Toads are biting in NC.


----------



## Gditm (Mar 2, 2016)

I don't think I asked any body on here how to fish? I asked if anyone has caught anything. I'm not driving two hours to rudee inlet if nobody has caught a speckled trout anywhere. I don't need to be lead by the nose.


----------



## IPNURWATER (Aug 20, 2013)

The reason why your not hearing about any being caught is because many are not fishing for them since the power plant(hot ditch ), no longer exist.( torn down) . no warm water equal no trout staying in or coming in the river..plus we had over 10k lbs poached last yr in one trip. we had two cold winters back to back where the river froze over killing just about any drum and trout in there. With the mix of all this it killed the trout fishing...


----------



## Gditm (Mar 2, 2016)

I know that but there's got to be a few somewhere. They're usually in alot of places over the winter. Not just the hot ditch


----------



## Canon (Jun 26, 2012)

In another post I told you that I had caught a few as well as puppy drum. Short of casting your gear for you and reeling it in myself what else do you need


----------



## AbuMike (Sep 3, 2007)

Gditm said:


> I don't think I asked any body on here how to fish? I asked if anyone has caught anything. I'm not driving two hours to rudee inlet if nobody has caught a speckled trout anywhere. I don't need to be lead by the nose.

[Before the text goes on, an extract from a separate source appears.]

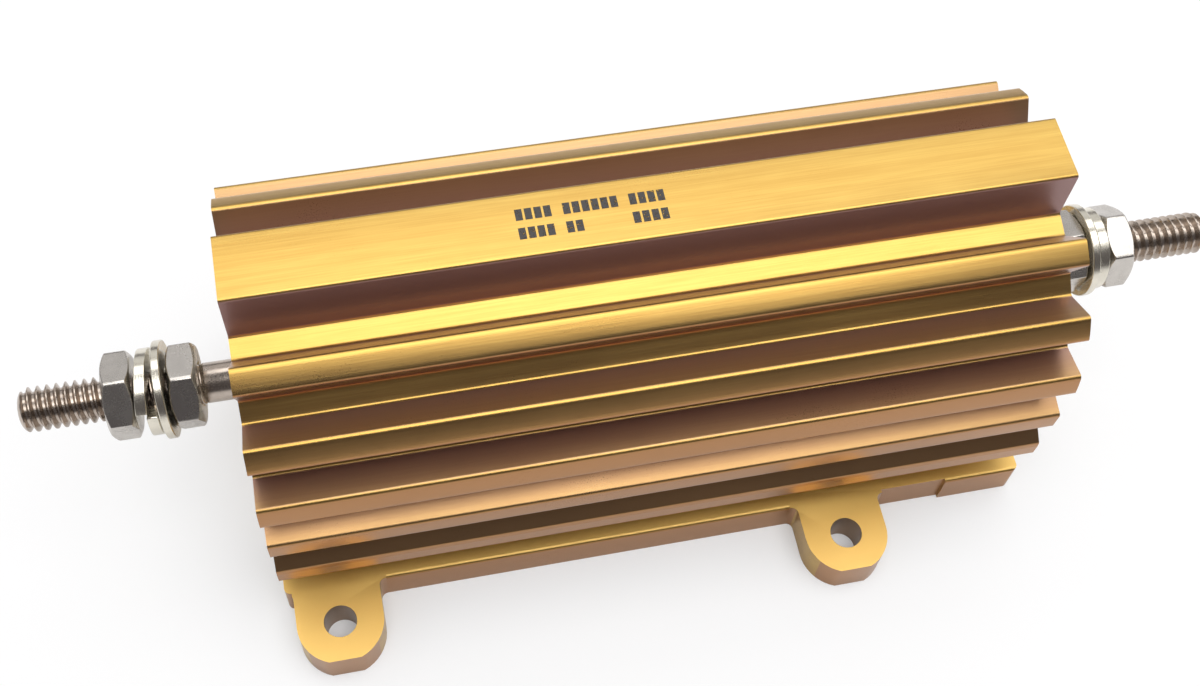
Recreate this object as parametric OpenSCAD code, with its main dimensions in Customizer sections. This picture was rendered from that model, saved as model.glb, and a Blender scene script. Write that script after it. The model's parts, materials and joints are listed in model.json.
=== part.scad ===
// Aluminium housed power resistor, 250 W size, with a threaded terminal at each end.
// The body lies along X on its base plate. The origin is the middle of the base.
// Side "left" is -X, side "right" is +X, and the "near" side of the body is -Y.

/* [Housing] */
// Length of the extruded body
body_l = 114.3; // [95:0.1:150]
// Height of the body from the base to the marking pad
body_h = 58.7; // [52:0.1:70]
// Height of the terminal axis above the base
axis_h = 29.4; // [27:0.1:34]
// Radius of the body that the fins grow from
core_r = 21; // [18.5:0.1:22]
// Bore that holds the resistance element
bore_d = 30; // [27:0.1:32]
// Width of the flat marking pad on top
pad_w = 10; // [6:0.1:14]

/* [Fins] */
// Radius of the round outline that the fin tips reach
tip_r = 25.7; // [24.5:0.1:30]
// Height of that outline's centre above the terminal axis
tip_rise = 2.1; // [0:0.1:3]
// Thickness of each fin at its tip
fin_t = 4.1; // [2.5:0.1:5]
// Angle of each fin face against the fin's middle plane
fin_draft = 6; // [0:0.5:8]
// Rounding of the fin edges
fin_round = 0.6; // [0.2:0.1:1]

/* [Base plate] */
// Width of the base plate without the tabs
base_w = 48.8; // [44:0.1:60]
// Thickness of the base plate and its tabs
base_t = 6.2; // [4:0.1:8]
// Width of the web between the base plate and the round body
web_w = 28; // [20:0.5:36]
// Width of one tab
tab_w = 12.7; // [10:0.1:16]
// Distance from the edge of the base plate to the holes
hole_out = 5.45; // [4:0.05:9]
// Distance from a hole to the cut end of its tab
tab_end = 5.9; // [4:0.1:6.2]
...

After this you will be lucky to get a tide report....


----------



## Gditm (Mar 2, 2016)

I didn't ask you anything about the drum you caught did i? Yall must be very sensitive guys. All I did was try to ask if anyone has caught any trout or anything. I don't need to know what color underwear you had on when you caught something.


----------



## [email protected] (Jan 28, 2003)

Gditm said:


> I didn't ask you anything about the drum you caught did i? Yall must be very sensitive guys. All I did was try to ask if anyone has caught any trout or anything. I don't need to know what color underwear you had on when you caught something.

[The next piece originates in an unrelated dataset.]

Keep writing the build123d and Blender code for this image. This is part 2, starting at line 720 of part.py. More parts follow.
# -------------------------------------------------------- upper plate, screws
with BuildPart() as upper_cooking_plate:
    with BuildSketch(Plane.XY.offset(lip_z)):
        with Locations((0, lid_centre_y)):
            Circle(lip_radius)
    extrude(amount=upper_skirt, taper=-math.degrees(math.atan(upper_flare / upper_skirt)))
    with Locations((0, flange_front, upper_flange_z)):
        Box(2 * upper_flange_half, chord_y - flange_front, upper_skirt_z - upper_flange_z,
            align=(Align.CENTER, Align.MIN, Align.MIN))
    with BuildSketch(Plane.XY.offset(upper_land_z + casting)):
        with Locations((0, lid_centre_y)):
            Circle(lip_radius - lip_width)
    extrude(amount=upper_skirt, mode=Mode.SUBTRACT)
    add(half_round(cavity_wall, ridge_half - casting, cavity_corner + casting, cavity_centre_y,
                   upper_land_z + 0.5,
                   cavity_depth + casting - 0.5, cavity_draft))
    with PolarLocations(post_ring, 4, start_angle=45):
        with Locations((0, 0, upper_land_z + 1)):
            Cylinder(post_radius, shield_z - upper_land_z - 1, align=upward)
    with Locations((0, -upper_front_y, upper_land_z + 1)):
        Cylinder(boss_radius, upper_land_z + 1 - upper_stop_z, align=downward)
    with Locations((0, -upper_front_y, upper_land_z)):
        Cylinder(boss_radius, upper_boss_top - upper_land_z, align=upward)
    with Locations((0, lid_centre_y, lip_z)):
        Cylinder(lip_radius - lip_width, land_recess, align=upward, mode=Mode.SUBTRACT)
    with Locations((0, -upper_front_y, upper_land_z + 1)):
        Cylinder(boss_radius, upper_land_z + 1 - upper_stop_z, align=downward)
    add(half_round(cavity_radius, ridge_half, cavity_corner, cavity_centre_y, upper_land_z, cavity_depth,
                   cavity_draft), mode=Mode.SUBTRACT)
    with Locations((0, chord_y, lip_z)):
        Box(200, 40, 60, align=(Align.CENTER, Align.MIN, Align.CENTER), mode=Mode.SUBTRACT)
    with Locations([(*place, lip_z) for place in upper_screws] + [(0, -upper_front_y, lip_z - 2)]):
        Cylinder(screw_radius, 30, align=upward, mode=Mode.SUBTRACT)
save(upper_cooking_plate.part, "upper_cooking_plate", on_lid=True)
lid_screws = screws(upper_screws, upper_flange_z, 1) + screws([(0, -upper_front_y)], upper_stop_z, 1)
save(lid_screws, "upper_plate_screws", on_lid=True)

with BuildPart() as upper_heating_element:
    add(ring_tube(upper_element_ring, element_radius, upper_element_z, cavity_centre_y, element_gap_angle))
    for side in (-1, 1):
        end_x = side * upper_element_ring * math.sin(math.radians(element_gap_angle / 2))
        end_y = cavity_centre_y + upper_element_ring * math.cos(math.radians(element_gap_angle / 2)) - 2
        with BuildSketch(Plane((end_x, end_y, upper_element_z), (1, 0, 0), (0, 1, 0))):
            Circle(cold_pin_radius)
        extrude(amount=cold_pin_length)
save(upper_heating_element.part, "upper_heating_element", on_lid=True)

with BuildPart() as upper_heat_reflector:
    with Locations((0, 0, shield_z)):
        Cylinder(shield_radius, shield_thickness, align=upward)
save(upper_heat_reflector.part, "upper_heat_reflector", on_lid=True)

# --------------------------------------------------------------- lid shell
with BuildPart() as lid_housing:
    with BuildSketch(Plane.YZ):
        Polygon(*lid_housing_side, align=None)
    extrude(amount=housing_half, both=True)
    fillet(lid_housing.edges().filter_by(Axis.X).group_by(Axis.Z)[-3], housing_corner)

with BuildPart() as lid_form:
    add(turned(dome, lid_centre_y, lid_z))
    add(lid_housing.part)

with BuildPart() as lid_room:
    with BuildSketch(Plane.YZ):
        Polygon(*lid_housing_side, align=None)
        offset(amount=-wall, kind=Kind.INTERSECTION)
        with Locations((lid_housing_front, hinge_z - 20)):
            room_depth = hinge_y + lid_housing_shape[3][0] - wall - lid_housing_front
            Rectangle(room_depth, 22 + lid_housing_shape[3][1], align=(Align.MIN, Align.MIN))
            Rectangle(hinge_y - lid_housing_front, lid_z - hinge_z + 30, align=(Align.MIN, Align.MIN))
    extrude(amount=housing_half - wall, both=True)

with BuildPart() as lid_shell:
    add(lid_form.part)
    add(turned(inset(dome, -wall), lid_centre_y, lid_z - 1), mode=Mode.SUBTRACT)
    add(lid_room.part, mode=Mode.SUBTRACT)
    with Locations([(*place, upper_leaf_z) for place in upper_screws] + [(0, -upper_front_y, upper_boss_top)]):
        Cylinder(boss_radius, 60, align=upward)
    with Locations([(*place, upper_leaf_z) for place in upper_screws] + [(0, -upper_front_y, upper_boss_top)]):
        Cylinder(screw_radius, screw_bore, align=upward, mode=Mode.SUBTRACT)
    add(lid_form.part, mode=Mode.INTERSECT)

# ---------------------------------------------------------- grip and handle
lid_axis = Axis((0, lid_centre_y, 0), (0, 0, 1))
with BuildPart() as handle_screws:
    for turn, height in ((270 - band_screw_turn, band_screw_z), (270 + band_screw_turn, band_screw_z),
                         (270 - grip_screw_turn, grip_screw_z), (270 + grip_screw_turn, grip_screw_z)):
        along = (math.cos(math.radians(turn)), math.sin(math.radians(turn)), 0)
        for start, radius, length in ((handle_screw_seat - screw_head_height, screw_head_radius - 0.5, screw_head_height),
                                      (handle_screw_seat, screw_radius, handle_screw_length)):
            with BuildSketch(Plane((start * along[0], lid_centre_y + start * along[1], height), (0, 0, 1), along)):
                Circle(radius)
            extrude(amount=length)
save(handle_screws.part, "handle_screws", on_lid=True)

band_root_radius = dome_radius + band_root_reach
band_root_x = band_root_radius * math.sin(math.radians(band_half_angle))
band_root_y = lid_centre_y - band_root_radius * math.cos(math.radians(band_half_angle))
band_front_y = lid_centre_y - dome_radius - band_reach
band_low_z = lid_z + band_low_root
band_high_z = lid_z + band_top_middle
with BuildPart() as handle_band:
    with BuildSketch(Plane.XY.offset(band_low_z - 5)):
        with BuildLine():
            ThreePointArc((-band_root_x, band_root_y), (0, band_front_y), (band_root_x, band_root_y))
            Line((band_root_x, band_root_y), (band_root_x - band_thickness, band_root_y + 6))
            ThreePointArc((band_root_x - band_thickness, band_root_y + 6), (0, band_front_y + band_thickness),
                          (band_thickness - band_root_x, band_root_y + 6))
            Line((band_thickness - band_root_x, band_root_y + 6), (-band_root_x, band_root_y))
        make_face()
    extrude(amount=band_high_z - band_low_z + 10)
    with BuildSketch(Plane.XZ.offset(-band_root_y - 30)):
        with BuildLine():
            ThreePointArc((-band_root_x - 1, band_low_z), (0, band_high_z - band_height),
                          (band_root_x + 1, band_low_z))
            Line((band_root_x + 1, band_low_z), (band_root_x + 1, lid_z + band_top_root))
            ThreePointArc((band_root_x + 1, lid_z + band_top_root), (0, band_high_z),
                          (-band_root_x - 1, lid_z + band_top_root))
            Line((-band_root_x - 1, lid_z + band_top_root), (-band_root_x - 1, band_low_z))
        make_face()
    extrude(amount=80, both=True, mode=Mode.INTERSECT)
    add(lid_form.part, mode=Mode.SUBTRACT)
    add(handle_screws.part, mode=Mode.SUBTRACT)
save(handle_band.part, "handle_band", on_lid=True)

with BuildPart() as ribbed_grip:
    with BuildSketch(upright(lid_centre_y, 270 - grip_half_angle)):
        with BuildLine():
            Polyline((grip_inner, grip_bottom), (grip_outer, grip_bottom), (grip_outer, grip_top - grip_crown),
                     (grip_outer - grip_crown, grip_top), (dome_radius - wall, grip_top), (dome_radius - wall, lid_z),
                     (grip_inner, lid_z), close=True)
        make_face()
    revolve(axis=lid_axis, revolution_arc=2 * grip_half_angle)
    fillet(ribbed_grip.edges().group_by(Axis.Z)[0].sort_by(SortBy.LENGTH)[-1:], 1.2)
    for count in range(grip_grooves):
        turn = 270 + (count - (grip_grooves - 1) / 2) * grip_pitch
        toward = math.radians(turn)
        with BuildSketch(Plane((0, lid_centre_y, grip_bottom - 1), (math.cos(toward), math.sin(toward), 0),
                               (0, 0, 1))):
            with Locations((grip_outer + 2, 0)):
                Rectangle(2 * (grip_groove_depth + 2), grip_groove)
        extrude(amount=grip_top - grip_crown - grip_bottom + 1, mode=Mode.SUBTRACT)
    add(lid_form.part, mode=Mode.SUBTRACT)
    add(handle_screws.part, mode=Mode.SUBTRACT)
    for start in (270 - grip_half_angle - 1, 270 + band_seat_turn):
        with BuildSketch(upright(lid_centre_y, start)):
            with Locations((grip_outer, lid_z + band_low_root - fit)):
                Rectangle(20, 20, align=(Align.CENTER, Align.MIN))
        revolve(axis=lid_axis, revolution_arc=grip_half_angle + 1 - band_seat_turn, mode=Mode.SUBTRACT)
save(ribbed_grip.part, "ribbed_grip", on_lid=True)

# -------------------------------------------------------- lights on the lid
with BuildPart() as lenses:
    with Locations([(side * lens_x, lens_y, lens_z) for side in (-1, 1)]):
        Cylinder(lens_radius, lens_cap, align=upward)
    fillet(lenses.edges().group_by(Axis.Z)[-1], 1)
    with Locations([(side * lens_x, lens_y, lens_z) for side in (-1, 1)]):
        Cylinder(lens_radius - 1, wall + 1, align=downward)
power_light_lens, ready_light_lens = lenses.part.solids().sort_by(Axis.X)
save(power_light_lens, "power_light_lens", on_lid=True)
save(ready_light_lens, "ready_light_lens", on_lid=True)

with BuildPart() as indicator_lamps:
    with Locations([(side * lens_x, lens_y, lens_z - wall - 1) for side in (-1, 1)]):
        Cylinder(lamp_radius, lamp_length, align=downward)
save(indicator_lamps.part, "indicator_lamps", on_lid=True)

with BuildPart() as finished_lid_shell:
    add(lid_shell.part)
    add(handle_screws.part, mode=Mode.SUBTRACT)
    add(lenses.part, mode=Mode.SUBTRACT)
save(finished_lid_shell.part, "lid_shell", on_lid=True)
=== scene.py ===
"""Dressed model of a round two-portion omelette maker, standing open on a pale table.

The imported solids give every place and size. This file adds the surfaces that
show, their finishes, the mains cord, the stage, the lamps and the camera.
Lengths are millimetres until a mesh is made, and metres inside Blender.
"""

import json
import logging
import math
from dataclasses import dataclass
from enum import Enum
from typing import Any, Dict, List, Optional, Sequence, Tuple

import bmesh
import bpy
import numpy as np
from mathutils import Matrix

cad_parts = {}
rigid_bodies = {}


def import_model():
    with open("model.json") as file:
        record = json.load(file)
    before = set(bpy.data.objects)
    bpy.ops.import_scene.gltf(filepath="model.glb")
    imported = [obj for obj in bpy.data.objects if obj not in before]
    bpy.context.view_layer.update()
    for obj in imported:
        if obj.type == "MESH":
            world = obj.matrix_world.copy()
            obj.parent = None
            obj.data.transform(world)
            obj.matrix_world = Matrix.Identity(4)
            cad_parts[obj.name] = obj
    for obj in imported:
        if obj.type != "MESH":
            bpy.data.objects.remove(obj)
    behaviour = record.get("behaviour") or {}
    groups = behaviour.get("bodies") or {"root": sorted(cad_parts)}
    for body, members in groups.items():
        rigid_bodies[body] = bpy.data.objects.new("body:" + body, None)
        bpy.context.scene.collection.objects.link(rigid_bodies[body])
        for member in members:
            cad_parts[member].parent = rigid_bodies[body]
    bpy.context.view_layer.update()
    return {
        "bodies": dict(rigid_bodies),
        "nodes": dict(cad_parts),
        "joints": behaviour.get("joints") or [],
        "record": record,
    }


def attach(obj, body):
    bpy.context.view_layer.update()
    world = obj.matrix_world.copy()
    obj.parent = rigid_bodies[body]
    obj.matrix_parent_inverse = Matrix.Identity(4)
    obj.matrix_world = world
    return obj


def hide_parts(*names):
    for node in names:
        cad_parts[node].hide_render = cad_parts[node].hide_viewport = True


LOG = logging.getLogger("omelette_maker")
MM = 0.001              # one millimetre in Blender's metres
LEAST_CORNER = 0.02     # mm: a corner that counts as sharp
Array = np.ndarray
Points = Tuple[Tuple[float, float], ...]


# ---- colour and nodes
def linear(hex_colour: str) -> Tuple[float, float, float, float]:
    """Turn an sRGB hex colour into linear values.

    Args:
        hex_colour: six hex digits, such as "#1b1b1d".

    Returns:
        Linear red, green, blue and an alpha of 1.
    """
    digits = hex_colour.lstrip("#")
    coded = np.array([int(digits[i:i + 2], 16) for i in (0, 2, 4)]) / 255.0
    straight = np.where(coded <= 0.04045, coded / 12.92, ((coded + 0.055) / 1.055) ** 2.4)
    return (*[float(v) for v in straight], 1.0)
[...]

There is a hot ditch in York town.


----------



## chriscustom (Jun 17, 2006)

Yes there are fish there.


----------



## rmorris17 (Aug 6, 2015)

I think the point there trying to make is you have to go see for yourself. Fishing isn't always about catching fish. Sometimes it's the search for the fish I have to drive a good distance anytime I go fishing. Like I always said you can't catch em sitting at home on the couch. But that's just my opinion for what it's worth


----------



## Benji (Nov 19, 2014)

IPNURWATER said:


> The reason why your not hearing about any being caught is because many are not fishing for them since the power plant(hot ditch ), no longer exist.( torn down) . no warm water equal no trout staying in or coming in the river..plus we had over 10k lbs poached last yr in one trip. we had two cold winters back to back where the river froze over killing just about any drum and trout in there. With the mix of all this it killed the trout fishing...


This.
Caught several hundreds last fall only a handful were legal size to keep. The trout are hurting.


----------



## Dr. Bubba (Nov 9, 1999)

What I should have pointed out more clearly, it seems, was that the title of the thread you started is "Caught a speckle".
This indicates to the casual reader they are about to read a catching report.

Instead, they see a newcomer complaining about lack of replies.

Everyone is welcome here, just be cool. Get to know a few folks and enjoy the give and the take.:beer:


----------



## IPNURWATER (Aug 20, 2013)

Dr. Bubba said:


> What I should have pointed out more clearly, it seems, was that the title of the thread you started is "Caught a speckle".
> This indicates to the casual reader they are about to read a catching report.
> 
> Instead, they see a newcomer complaining about lack of replies.
> ...



Not only that but there was at least three diff threads in four-five days asking the same thing ... That already had the answers needed.just saying..


----------



## jerkjigger (Oct 22, 2006)

Depending on who you ask, speckle could mean a speckled perch, or crappie as some call them. I'm sure you could find a few of them around.


----------



## m30power (Sep 8, 2010)

Gditm said:


> Does anyone else on here fish for speckles during the winter? I haven't been this year, but it seems that nobody else has either. Well nobody really replies anyway.


No, Please stay home and leave them all for me


----------